Willing to change. The smaller group. They treat the environment as moving and make decisions that account for the movement.
Only the third group compounds.
Author’s note: This maps to something I have argued before. The edge right now is effort and willingness to run experiments, not access to a secret. I made that case in The New Competitive Moat: Effort. The panic companies and the same-playbook companies are both standing still, for opposite reasons.
What ranks now, and where backlinks fell to
Here is where George reorders the furniture.
For years, backlinks were the whole game.
In AI search he drops them to the tip of the pyramid, least important of the things that still matter, though correlated, since pages with more links tend to get pulled into the search features these systems run when they research a query the way you or I would.
His hierarchy, top to bottom:
Brand experience. What it actually feels like to use your product. If your support response times are bad, no volume of ghostwritten Reddit accounts saves you. The bad experience overflows and spreads. You cannot hide it.
Owned perception. Your site, your social handles, the directories you manage.
Multi-channel perception. The mentions you do not engineer. A Reddit thread about your brand, positive or negative.
Backlinks. Still there. No longer the point.
More brand mentions and citations for AEO, more backlinks for SEO. Same activities, different weightings.
Is $5K a Month for SEO/AEO Worth it?
George opened with “it depends,” which is the correct answer.
Drop traffic as the unit.
Use average selling price times the number of people you influence.
An e-shop at 100 dollars ASP influencing 100 people a month makes 1,000 dollars off a spend that costs more than that.
Thin.
An enterprise product at 100K ASP influencing one or two buyers can justify a new customer a quarter on 5K a month, which is triple ROI.
The economics flip entirely with the price of what you sell.
One condition sits before the math.
Your buyers have to be on AI search in the first place.
A dev tool selling to engineers can safely assume its audience lives in ChatGPT, Claude, and the rest.

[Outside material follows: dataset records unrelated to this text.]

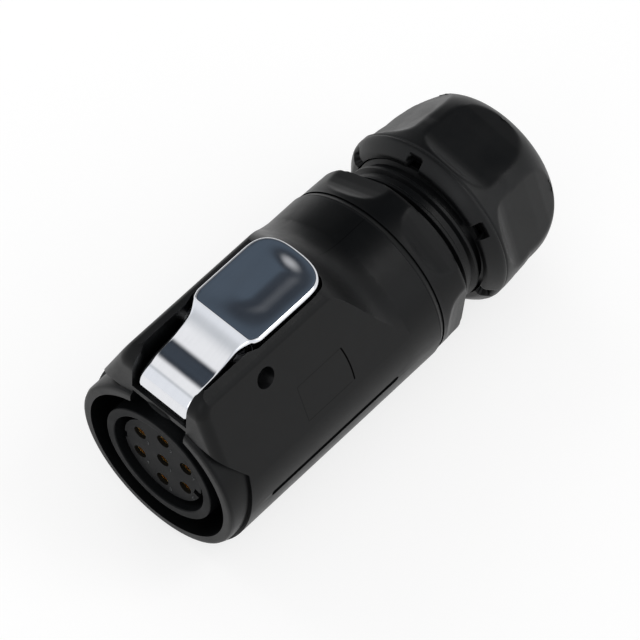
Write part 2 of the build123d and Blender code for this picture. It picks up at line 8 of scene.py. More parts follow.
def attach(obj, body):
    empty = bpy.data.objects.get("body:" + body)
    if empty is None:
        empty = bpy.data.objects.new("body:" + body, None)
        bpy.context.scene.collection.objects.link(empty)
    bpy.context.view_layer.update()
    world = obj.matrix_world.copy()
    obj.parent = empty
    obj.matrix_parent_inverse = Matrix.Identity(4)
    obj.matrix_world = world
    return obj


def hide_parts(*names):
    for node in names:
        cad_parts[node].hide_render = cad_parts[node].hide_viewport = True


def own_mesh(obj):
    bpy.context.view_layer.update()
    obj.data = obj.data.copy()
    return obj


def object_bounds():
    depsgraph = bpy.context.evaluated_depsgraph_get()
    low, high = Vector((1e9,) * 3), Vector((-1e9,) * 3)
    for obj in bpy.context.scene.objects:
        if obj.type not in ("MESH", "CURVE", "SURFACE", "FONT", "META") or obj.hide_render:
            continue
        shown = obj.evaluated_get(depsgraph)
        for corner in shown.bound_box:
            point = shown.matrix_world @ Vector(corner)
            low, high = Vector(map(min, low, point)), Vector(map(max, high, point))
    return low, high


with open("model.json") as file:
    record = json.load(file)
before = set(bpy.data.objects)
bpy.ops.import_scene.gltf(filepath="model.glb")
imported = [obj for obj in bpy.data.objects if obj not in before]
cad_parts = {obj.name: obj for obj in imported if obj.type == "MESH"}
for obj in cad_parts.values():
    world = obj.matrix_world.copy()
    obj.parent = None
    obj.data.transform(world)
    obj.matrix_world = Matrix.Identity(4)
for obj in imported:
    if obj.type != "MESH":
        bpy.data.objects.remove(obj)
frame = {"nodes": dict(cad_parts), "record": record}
cadLow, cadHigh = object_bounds()
nodes = frame["nodes"]
mm = 0.001
print("frame loaded:", len(nodes), "nodes")


# camera at the photograph's viewing angle, lengths in millimetres
cameraSet = {
    "azimuth": 219.862,
    "elevation": 57.128,
    "roll": 2.764,
    "distance": 872.855,
    "aim": (43.0, 0.0, 0.0),
    "shiftRight": 1.909,
    "shiftUp": 2.285,
    "lens": 291.65,
    "sensor": 36.0,
    # metres
    "clip": (0.05, 20.0),
}


def makeCamera(s):
    turn = math.radians(s["azimuth"])
    lift = math.radians(s["elevation"])
    roll = math.radians(s["roll"])
    back = Vector((math.cos(lift) * math.cos(turn), math.cos(lift) * math.sin(turn), math.sin(lift)))
    level = Vector((0, 0, 1)).cross(back).normalized()
    upright = back.cross(level)
    right = level * math.cos(roll) + upright * math.sin(roll)
    up = upright * math.cos(roll) - level * math.sin(roll)
    eye = Vector(s["aim"]) + back * s["distance"] - right * s["shiftRight"] - up * s["shiftUp"]
    data = bpy.data.cameras.new("photoCamera")
    data.lens = s["lens"]
    data.sensor_width = s["sensor"]
    data.clip_start, data.clip_end = s["clip"]
    camera = bpy.data.objects.new("photoCamera", data)
    turned = Matrix((right, up, back)).transposed().to_4x4()
    camera.matrix_world = Matrix.Translation(eye * mm) @ turned
    bpy.context.scene.collection.objects.link(camera)
    bpy.context.scene.camera = camera


makeCamera(cameraSet)
bpy.context.scene.view_settings.view_transform = "Standard"
print("camera set")


# small helpers for node trees
def addNode(tree, kind, **values):
    node = tree.nodes.new(kind)
    for name, value in values.items():
        setattr(node, name, value)
    return node


def fill(node, **values):
    for name, value in values.items():
        node.inputs[name.replace("_", " ")].default_value = value
    return node


def link(tree, source, target):
    tree.links.new(source, target)


# lamps, world and floor
lightSet = {
    "softBoxes": (
        # place, aim and size in metres, power in watts, seen in reflections
        ("softBoxFar", (0.10, 0.62, 0.34), (0.043, 0, 0), 0.55, 1.2, False),
        ("softBoxMouth", (-0.60, -0.12, 0.40), (0.02, 0, 0), 0.45, 0.5, True),
        ("softBoxNear", (0.30, -0.66, 0.42), (0.05, 0, 0), 0.60, 0.9, True),
        ("softBoxTop", (0.50, -0.42, 0.92), (0.045, 0, 0), 0.34, 1.3, True),
    ),
    "worldEven": 0.50,
    "worldLow": (0.93, 0.95, 0.98, 1),
    "worldHigh": (0.038, 0.046, 0.058, 1),
    "worldTop": (0.078, 0.102, 0.132, 1),
    "worldGrey": (0.66, 0.68, 0.70, 1),
    "capAim": (0.422, 0.201, 0.884),
    "capStops": (0.20, 0.42, 0.57, 0.68, 0.80, 0.90, 1.0),
    "sideAim": (0.50, 0.80, 0.33),
    "sideRamp": (0.74, 0.88),
    "sideDark": 0.74,
    "floorSize": 6.0,
    "floorMiddle": 0.043,
    "floorDrop": 0.0001,
    "floorAlbedo": 0.34,
    "floorWhite": 0.74,
}


def makeLamps(s):
    for name, place, aim, size, power, mirrored in s["softBoxes"]:
        data = bpy.data.lights.new(name, "AREA")
        data.shape = "SQUARE"
        data.size = size
        data.energy = power
        lamp = bpy.data.objects.new(name, data)
        lamp.location = place
        towards = Vector(aim) - Vector(place)
        lamp.rotation_euler = towards.to_track_quat("-Z", "Y").to_euler()
        lamp.visible_glossy = mirrored
        bpy.context.scene.collection.objects.link(lamp)


def makeWorld(s):
    world = bpy.data.worlds.new("softStudio")
    bpy.context.scene.world = world
    world.use_nodes = True
    tree = world.node_tree
    tree.nodes.clear()
    place = addNode(tree, "ShaderNodeTexCoord")
    cap = addNode(tree, "ShaderNodeVectorMath", operation="DOT_PRODUCT")
    cap.inputs[1].default_value = s["capAim"]
    ramp = addNode(tree, "ShaderNodeValToRGB")
    path = addNode(tree, "ShaderNodeLightPath")
    ramp.color_ramp.interpolation = "EASE"
    white = (1, 1, 1, 1)
    low, high, top = s["worldLow"], s["worldHigh"], s["worldTop"]
    tones = (low, low, s["worldGrey"], white, white, high, top)
    # a new ramp has two elements already
    for i, (stop, tone) in enumerate(zip(s["capStops"], tones)):
        element = ramp.color_ramp.elements[i] if i < 2 else ramp.color_ramp.elements.new(stop)
        element.position = stop
        element.color = tone
    link(tree, place.outputs["Generated"], cap.inputs[0])
    link(tree, cap.outputs["Value"], ramp.inputs["Fac"])
    glossy = addNode(tree, "ShaderNodeMix", data_type="RGBA")
    even = s["worldEven"]
    glossy.inputs["A"].default_value = (even, even, even, 1)
    link(tree, path.outputs["Is Glossy Ray"], glossy.inputs["Factor"])
    # the far side above the table is dark too
    side = addNode(tree, "ShaderNodeVectorMath", operation="DOT_PRODUCT")
    side.inputs[1].default_value = s["sideAim"]
    link(tree, place.outputs["Generated"], side.inputs[0])
    sideMask = addNode(tree, "ShaderNodeMapRange", interpolation_type="SMOOTHSTEP")
    begin, full = s["sideRamp"]
    fill(sideMask, From_Min=begin, From_Max=full, To_Max=s["sideDark"])
    link(tree, side.outputs["Value"], sideMask.inputs["Value"])
    dimmed = addNode(tree, "ShaderNodeMix", data_type="RGBA")
    dimmed.inputs["B"].default_value = s["worldHigh"]
    link(tree, sideMask.outputs["Result"], dimmed.inputs["Factor"])
    link(tree, ramp.outputs["Color"], dimmed.inputs["A"])
    link(tree, dimmed.outputs["Result"], glossy.inputs["B"])
    seen = addNode(tree, "ShaderNodeMix", data_type="RGBA")
    seen.inputs["B"].default_value = white
    link(tree, path.outputs["Is Camera Ray"], seen.inputs["Factor"])
    link(tree, glossy.outputs["Result"], seen.inputs["A"])
    light = addNode(tree, "ShaderNodeBackground")
    link(tree, seen.outputs["Result"], light.inputs["Color"])
    out = addNode(tree, "ShaderNodeOutputWorld")
    link(tree, light.outputs["Background"], out.inputs["Surface"])


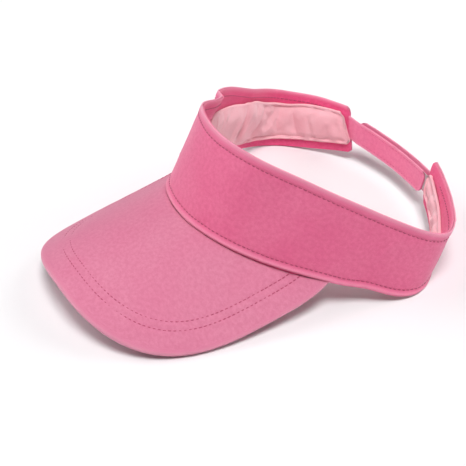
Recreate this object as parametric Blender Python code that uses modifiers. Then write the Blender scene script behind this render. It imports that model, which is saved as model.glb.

The honest part came last. When a CEO or CFO asks for an ROI number on a channel this new, that number is a well-educated guess.
A calculated risk…
Wrapping up
Six things I took from this one.
AEO is reweighted SEO.
Read AI search numbers as a floor. The influence is larger than the dashboard shows.
Audit whether you are still using the same playbooks.
Check that your ICP is on AI search before you spend a $/€ on it.
Price the risk with ASP, tell your CFO it is a calculated guess, and mean it.
Brand experience sits above everything.
George’s closing line held the whole hour in one sentence.
“Take all these things directionally, not at face value.”
That is the job.
Read the signal, size the risk, keep moving.